Example: assume no federal taxes have been withheld during 2018. On
April 15th 2019 tax return is filed and 20k of taxes is owed. No late
payment penalty is assessed because no taxes were owed for 2017. Will
there still be an interest charge on the 20k?
I believe there is a flaw in this logic. As described in the question, the fact that that no taxes were owed for 2017 is not relevant. In order for the rest of the question to be true the key metric is that there was no tax liability for 2017.
from IRS pub 505
Who Does Not Have To Pay Estimated Tax
If you receive salaries and wages, you may be able to avoid paying
estimated tax by asking your employer to take more tax out of your
earnings. To do this, file a new Form W-4 with your employer. See
Estimated tax not required.
You don’t have to pay estimated tax for 2018 if you meet all three of
the following conditions.
- You had no tax liability for 2017.
- You were a U.S. citizen or resident alien for the whole year.

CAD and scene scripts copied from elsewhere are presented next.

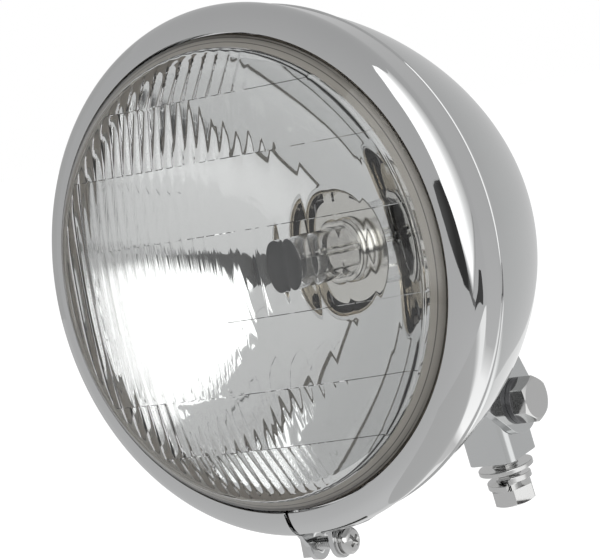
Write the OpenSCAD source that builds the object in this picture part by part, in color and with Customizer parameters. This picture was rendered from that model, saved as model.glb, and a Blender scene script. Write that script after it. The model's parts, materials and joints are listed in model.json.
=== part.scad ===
// Round chrome motorcycle headlight with a split trim rim, a fluted glass lens and a swivel mount below.
// The mount's seat is at the origin, +Z is up, and the lamp shines along -Y. All sizes are millimetres.

/* [Trim rim] */
// Radius of the rim's crown, its widest ring
rim_r = 79.5; // [78.8:0.1:81]
// Width of the rim from the lip out to the crown
rim_curl = 8.1; // [7.7:0.1:8.7]
// Depth from the lip back to the crown
crown_back = 7.5; // [7:0.1:8.5]
// Depth from the lip back to the rim's rear edge
rim_depth = 19.7; // [18:0.1:22]
// Thickness of the rim's sheet
rim_wall = 1.0; // [0.8:0.1:1.1]
// Width of the split between the rim's ends
split_gap = 1.6; // [1:0.1:2.4]
// Depth from the lip back to the notch that the clamp's lugs stand in
notch_y = 4.4; // [4:0.1:5]
// Width of the relief slit beside the notch
slit_w = 0.8; // [0.5:0.1:1.2]
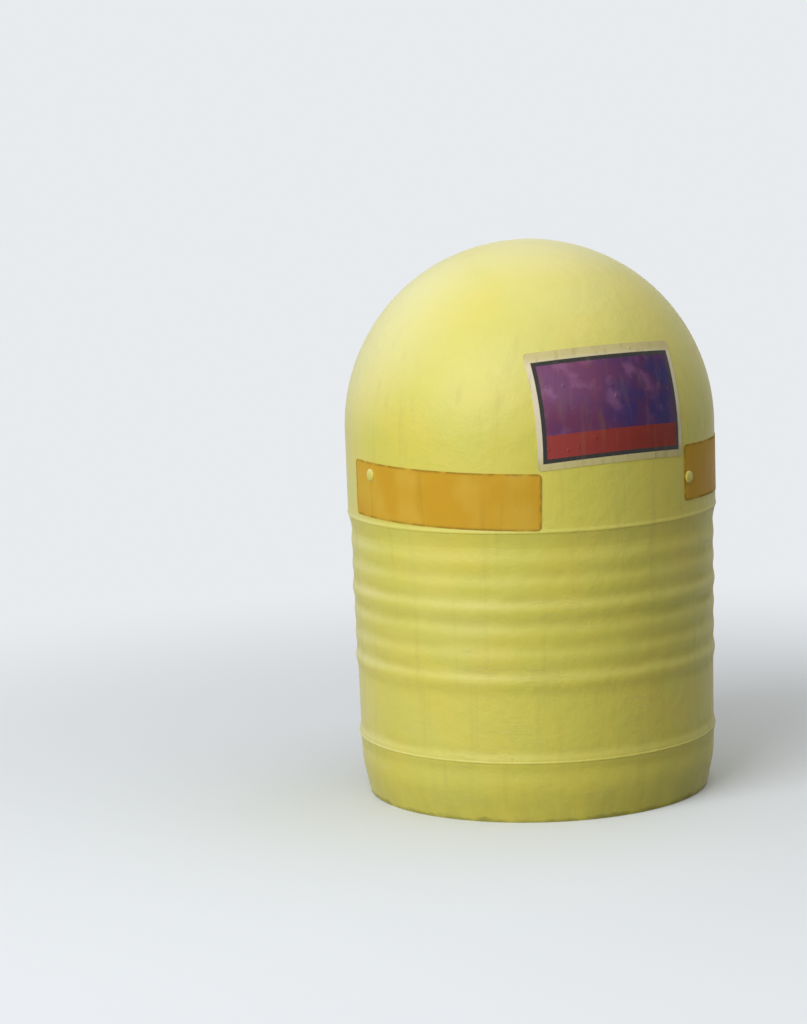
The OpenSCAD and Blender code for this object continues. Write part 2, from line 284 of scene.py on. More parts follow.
def settled(piece, depth, size, dome_z=10.0):
    """Moves a skin in a little and unevenly, towards its axis or, above dome_z, its middle."""
    for vertex in piece.data.vertices:
        inwards = Vector((vertex.co.x, vertex.co.y, max(0, vertex.co.z - dome_z)))
        if inwards.length > 0.001:
            lump = noise.noise(vertex.co / size) * 0.5 + 0.5
            vertex.co -= inwards.normalized() * depth * lump
    return piece


def outer_outline(node, pitch, passes):
    """A round node's outer half outline, bottom to top, at an even pitch and with its corners eased."""
    mesh = nodes[node].data
    low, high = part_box(node)
    widest = {}
    for face in mesh.polygons:
        if face.normal.dot(face.center - (low + high) / 2) > 0:
            for corner in face.vertices:
                point = mesh.vertices[corner].co
                level = round(point.z, 5)
                widest[level] = max(widest.get(level, 0), math.hypot(point.x, point.y))
    line = np.array([(0, low.z)] + [(r, z) for z, r in sorted(widest.items())] + [(0, high.z)])
    along = np.append(0, np.cumsum(np.hypot(*np.diff(line, axis=0).T)))
    even = np.linspace(0, along[-1], round(along[-1] / pitch))
    line = np.stack([np.interp(even, along, line[:, 0]), np.interp(even, along, line[:, 1])], 1)
    for _ in range(passes):
        line[1:-1] = (line[:-2] + 2 * line[1:-1] + line[2:]) / 4
    return line


# The skins of the float and the cap sag this much, over lengths of about this size
sag = 0.0012
sag_size = 0.21
steps_round = 208
row_pitch = 0.0034
corner_passes = 5
# Dust and painted shade lie where the side is further in than its mean over some rows, as at the foot of a
# rib
foot_rows = 6
foot_depth = 0.0014
foot_top = 0.6
# Painted shade also lies in the neck under the cap, in a band whose middle is this far below the rim
neck_drop = 0.022
neck_half = 0.018
neck_painted_shade = 0.6
# The bead is the widest place between two heights, and carries the trimmed line of the mould's halves
bead_from = 0.08
bead_to = 0.18
parting_half = 0.0016
parting_proud = 0.0009
parting_levels = np.array([-1.6, -1.0, -0.5, 0.5, 1.0, 1.6])
parting_crown = np.array([0, 0.75, 1, 1, 0.75, 0])
parting_clear = 1.7

cap_low, cap_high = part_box("dome_cap")
cap_radius = cap_high.x
dome_z = cap_high.z - cap_radius

side = outer_outline("float_body", row_pitch, corner_passes)
side_r, side_z = side.T
window = 2 * foot_rows + 1
mean_r = np.convolve(np.pad(side_r, foot_rows, "edge"), np.ones(window), "valid") / window
foot = np.clip((mean_r - side_r) / foot_depth, 0, 1) * ((side_z > 0) & (side_z < foot_top))
neck = np.clip(neck_painted_shade - np.abs(side_z - cap_low.z + neck_drop) / neck_half, 0, neck_painted_shade)
side_hollows = np.maximum(foot, neck)

bead_row = int(np.where((side_z > bead_from) & (side_z < bead_to), side_r, 0).argmax())
bead_z = side_z[bead_row]
near_bead = slice(bead_row - 3, bead_row + 4)
parting_z = bead_z + parting_half * parting_levels
parting_r = np.interp(parting_z, side_z[near_bead], side_r[near_bead]) + parting_proud * parting_crown
keep = np.abs(side_z - bead_z) > parting_clear * parting_half
cut = int((keep & (side_z < bead_z)).sum())
side_line = np.insert(side[keep], cut, np.stack([parting_r, parting_z], 1), axis=0)
side_hollows = np.insert(side_hollows[keep], cut, np.zeros(len(parting_z)))

ribbed_float = settled(turned("ribbed_float", side_line.tolist(), steps_round, yellow, side_hollows),
                       sag, sag_size, dome_z)
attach(ribbed_float, "buoy")
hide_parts("float_body")


# Domed cap
# A second moulding, sleeved over the float's neck: a round dome with a straight skirt. Its thicker dome
# leaves a ledge inside, which sits on the float's deck, and its lower edge has a low rounded lip. A fillet
# of yellow sealant, smoothed with a finger, closes the joint under the lip.
skirt_wall = 0.005
dome_wall = 0.008
rim_round = 0.003
inner_round = 0.001
lip_top = 0.0095
lip_foot = 0.0035
lip_proud = 0.001
dome_steps = 72
skirt_steps = 16
lip_steps = 6


def arc(middle_r, middle_z, radius, start_deg, end_deg, steps):
    """Points on an arc of the half outline."""
    angles = [math.radians(start_deg + (end_deg - start_deg) * i / steps) for i in range(steps + 1)]
    return [(middle_r + radius * math.cos(a), middle_z + radius * math.sin(a)) for a in angles]


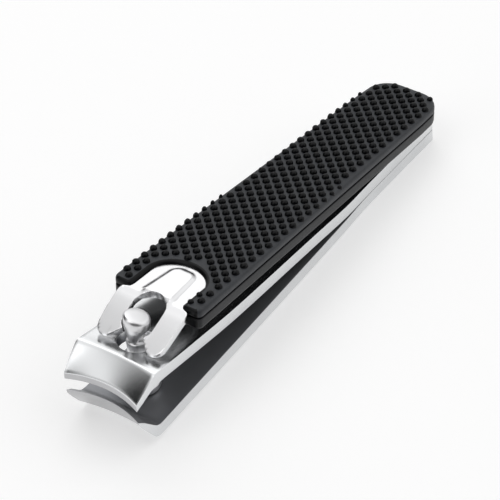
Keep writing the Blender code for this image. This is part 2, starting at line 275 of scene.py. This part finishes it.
def strip_piece(name, stations, mats, ground_and_shade_from, slices=28):
    """Sprung strip from (outer, inner) pairs of side points, hollow in plan at the jaws.

    Materials: outside and sides; inner face, a darker steel that paints the shade between the arms;
    outer faces from the station that the fourth argument gives on, a ground steel made darker to
    paint the shade reflected on the cutting lands and on the lower jaw's outer face.
    """
    points, faces = [], []
    ts = [2.0 * j / slices - 1.0 for j in range(slices + 1)]
    for pair in stations:
        for x, z in pair:
            reach = min(1.0, max(0.0, (JAW_CURVE_X - x) / (JAW_CURVE_X - JAW_FRONT_X)))
            for t in ts:
                points.append((x + JAW_SAG * reach * (1.0 - t * t), t * arm_half_width(x), z))
    row = slices + 1

    def index(k, side, j):
        return (2 * k + side) * row + j

    last = len(stations) - 1
    tags = []
    # tag 1, the inner steel, and tag 2, the edge steel, are darker copies whose colour paints shade
    # between the arms and on the jaws' outer faces
    for k in range(last):
        for j in range(slices):
            faces.append((index(k, 0, j), index(k, 0, j + 1),
                          index(k + 1, 0, j + 1), index(k + 1, 0, j)))
            tags.append(2 if k >= ground_and_shade_from else 0)
            faces.append((index(k, 1, j), index(k + 1, 1, j),
                          index(k + 1, 1, j + 1), index(k, 1, j + 1)))
            tags.append(1)
        for j in (0, slices):
            faces.append((index(k, 0, j), index(k + 1, 0, j), index(k + 1, 1, j), index(k, 1, j)))
            tags.append(0)
    for k in (0, last):
        for j in range(slices):
            faces.append((index(k, 0, j), index(k, 1, j), index(k, 1, j + 1), index(k, 0, j + 1)))
            tags.append(2 if k else 0)
    obj = make_piece(name, points, faces, mats)
    for polygon, tag in zip(obj.data.polygons, tags):
        polygon.material_index = tag
    tidy_normals(obj)
    return obj


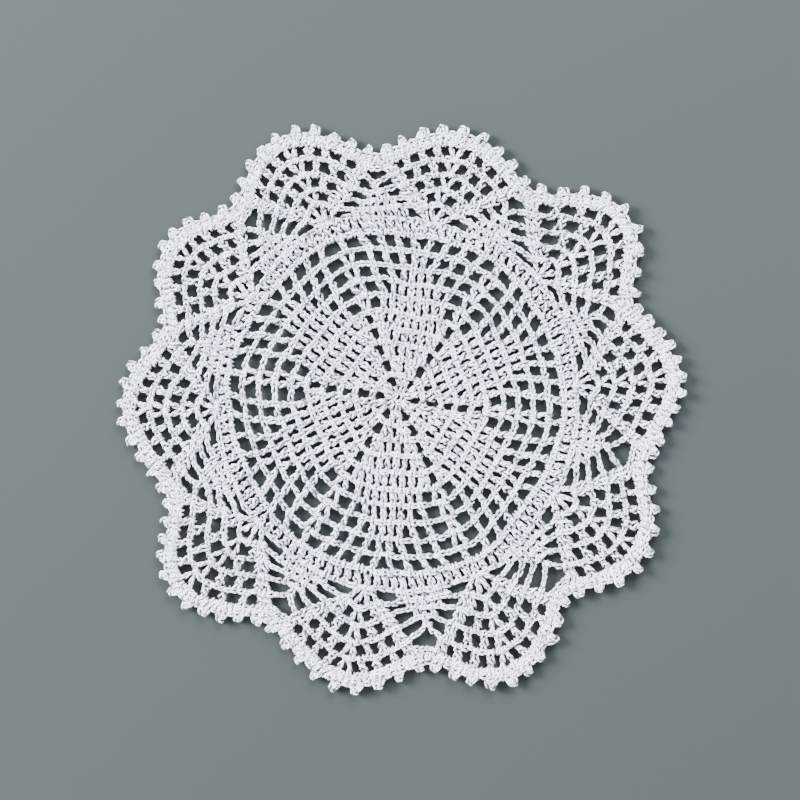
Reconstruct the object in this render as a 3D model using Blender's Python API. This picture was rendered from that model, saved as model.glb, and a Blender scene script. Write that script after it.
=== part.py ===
"""A round crochet doily of white cotton, lying flat.

The doily is worked in one yarn from the middle outwards: a star of six close wedges, five rounds of
open mesh, one close round, ten fans with a small pyramid of close stitches between each two, and an
edging of picots. It is one piece, so here it is one flat sheet with the doily's own uneven outline.
The larger gaps of each repeat are cut through: a repeat is a sixth of the mesh, a fan or a pyramid.

Angles are in degrees, anticlockwise from +X. The middle of the star is at the origin and the sheet
rests on the plane z = 0.
"""
from collections import namedtuple
from math import atan2, cos, degrees, hypot, pi, radians, sin

import bpy

MM = 0.001

# The sheet
THICKNESS = 2.4 * MM
COTTON_WHITE = (0.80, 0.83, 0.88, 1.0)
COTTON_ROUGHNESS = 0.9

# The rounds of the star and the mesh
RING_RADIUS = 4.8 * MM          # the ring of chains that the star starts from
ROUNDS = 10
CORNER = 1.1 * MM               # how far the middle rounds stand out at the spokes

# The six spokes of the star, and how far the last round of the mesh reaches there and half-way to
# the next spoke, in millimetres
Spoke = namedtuple("Spoke", "deg reach_mm side_mm")
SPOKES = (
    Spoke(-8.0, 88.3, 86.9),
    Spoke(52.7, 89.9, 87.5),
    Spoke(109.8, 91.5, 89.1),
    Spoke(170.5, 91.5, 89.1),
    Spoke(236.0, 92.6, 92.8),
    Spoke(293.0, 94.7, 87.7),
)

# Parts of a sixth of a mesh round, counted in gaps
V_STITCH_HALF = 0.38            # the two stitches in one place, at a spoke
CLOSE_STITCH = 0.6
MIDDLE_GAP = 1.15               # the widest gap of the last round
POST_HALF = 1.55 * MM           # half the width of an upright stitch
CHAIN_HALF = 1.6 * MM           # half the height of the chains over a gap

MeshRound = namedtuple("MeshRound", "number v_half gaps_each_side middle cut_each_side middle_open")
MESH_ROUNDS = (
    MeshRound(8, V_STITCH_HALF, 3, 3 * CLOSE_STITCH, 2, False),
    MeshRound(9, V_STITCH_HALF, 4, CLOSE_STITCH, 4, False),
    MeshRound(10, 0.0, 4, MIDDLE_GAP, 4, True),
)

# The ten fans: where each starts on the close round, its tip on the outer edge, the valley that
# follows it, its picots, and how far it leans from the line that runs from its base to its tip.
# Radii are in millimetres from the middle of the star.
Fan = namedtuple("Fan", "base_deg base_mm tip_deg tip_mm valley_deg valley_mm picots lean_deg")
FANS = (
    Fan(4.5, 95.0, 4.7, 149.5, 22.2, 134.2, 11, 1.0),
    Fan(41.0, 97.9, 38.9, 156.0, 57.6, 132.2, 9, -2.5),
    Fan(78.5, 95.0, 76.3, 145.3, 95.0, 131.2, 9, 1.5),
    Fan(113.0, 101.0, 114.6, 152.7, 131.2, 135.0, 10, -3.0),
    Fan(145.6, 95.5, 145.4, 148.2, 163.2, 131.0, 9, 2.0),
    Fan(183.4, 97.4, 180.9, 146.4, 203.0, 132.4, 10, 2.5),
    Fan(222.0, 100.0, 221.2, 157.0, 238.7, 138.0, 11, -1.0),
    Fan(260.0, 102.0, 259.6, 155.0, 276.2, 141.4, 9, -2.5),
    Fan(294.4, 102.7, 292.2, 160.6, 311.0, 138.6, 10, 0.5),
    Fan(328.7, 97.0, 326.9, 155.0, 346.5, 136.2, 9, 2.0),
)
SCALLOP_POWER = 1.6             # roundness of the outer edge between a valley and a tip
EDGING = 5.8 * MM               # the close band outside the fans
FAN_REACH_LIMIT = 100 * MM      # no fan reaches further than this from its base
HALVINGS = 30                   # halvings of that length until a fan's reach is found

# Rows of a fan: how far each reaches from the base to the edging, its half width, and the gaps that
# are cut through, counted from the middle. The upright stitches stand parallel to the middle line.
FanRow = namedtuple("FanRow", "reach half_mm cut_each_side")
FAN_ROWS = (
    FanRow(0.250, 8.6, 0),
    FanRow(0.430, 15.5, 0),
    FanRow(0.620, 22.5, 0),
    FanRow(0.815, 29.8, 2),
    FanRow(1.000, 36.4, 4),
)
FAN_SIDE_DEG = 18.0             # half the turn from fan to fan that these widths are for
FAN_V_HALF = 2.9 * MM           # a fan row's first stitch stands this far from its middle
FAN_GAP = 7.1 * MM              # and each of the others this far from the one before it
FAN_CHAIN_HALF = 1.45 * MM      # half the height of the chains over their gaps

# The pyramids between the fans, and the chains that tie them to the fans' sides
PYRAMID_ROWS = 4
PYRAMID_HALF_WIDTH = 15.2 * MM
PYRAMID_ROW_HEIGHT = 4.55 * MM
SLOTS_CUT = (2, 4)
STRAND_HALF = 1.35 * MM
DIAMOND_TOP = 0.93              # the gap over a pyramid ends at this share of the valley's radius

# Picots
PICOT_HEIGHT = 4.3 * MM
PICOT_BASE_HALF = 3.3 * MM
PICOT_TOP_HALF = 2.5 * MM
PICOT_SHOULDER = 0.62           # height of the widest place
OUTLINE_STEPS = 60              # steps along a scallop when its length is measured


def polar(radius, angle_deg):
    """A point of the plane."""
    return (radius * cos(radians(angle_deg)), radius * sin(radians(angle_deg)))


def between(a, b, share):
    return (a[0] + (b[0] - a[0]) * share, a[1] + (b[1] - a[1]) * share)


def distance(a, b):
    return hypot(b[0] - a[0], b[1] - a[1])


def cell(corners, side_margin, end_margin, shape):
    """A gap inside four corners (inner left, inner right, outer right, outer left).

    The margins are what the stitches around it take up. The shape lists places in the rest of the
    cell, as shares of its width and height.
    """
    inner_left, inner_right, outer_right, outer_left = corners
    width = (distance(inner_left, inner_right) + distance(outer_left, outer_right)) / 2
    height = (distance(inner_left, outer_left) + distance(inner_right, outer_right)) / 2
    side = side_margin / width
    end = end_margin / height
    points = []
    for across, up in shape:
        across_share = side + across * (1 - 2 * side)
        up_share = end + up * (1 - 2 * end)
        inner = between(inner_left, inner_right, across_share)
        outer = between(outer_left, outer_right, across_share)
        points.append(between(inner, outer, up_share))
    return points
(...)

- Your 2017 tax year covered a 12-month period.
You had no tax liability for 2017 if your total tax (defined later
under Total tax for 2017—line 12b ) was zero or you didn’t have to
file an income tax return.
So if you had no tax liability in 2017, then you can avoid estimated payments.
If you have zero withheld in 2018, and owe 20K then expect to be hit with the underpayment penalty.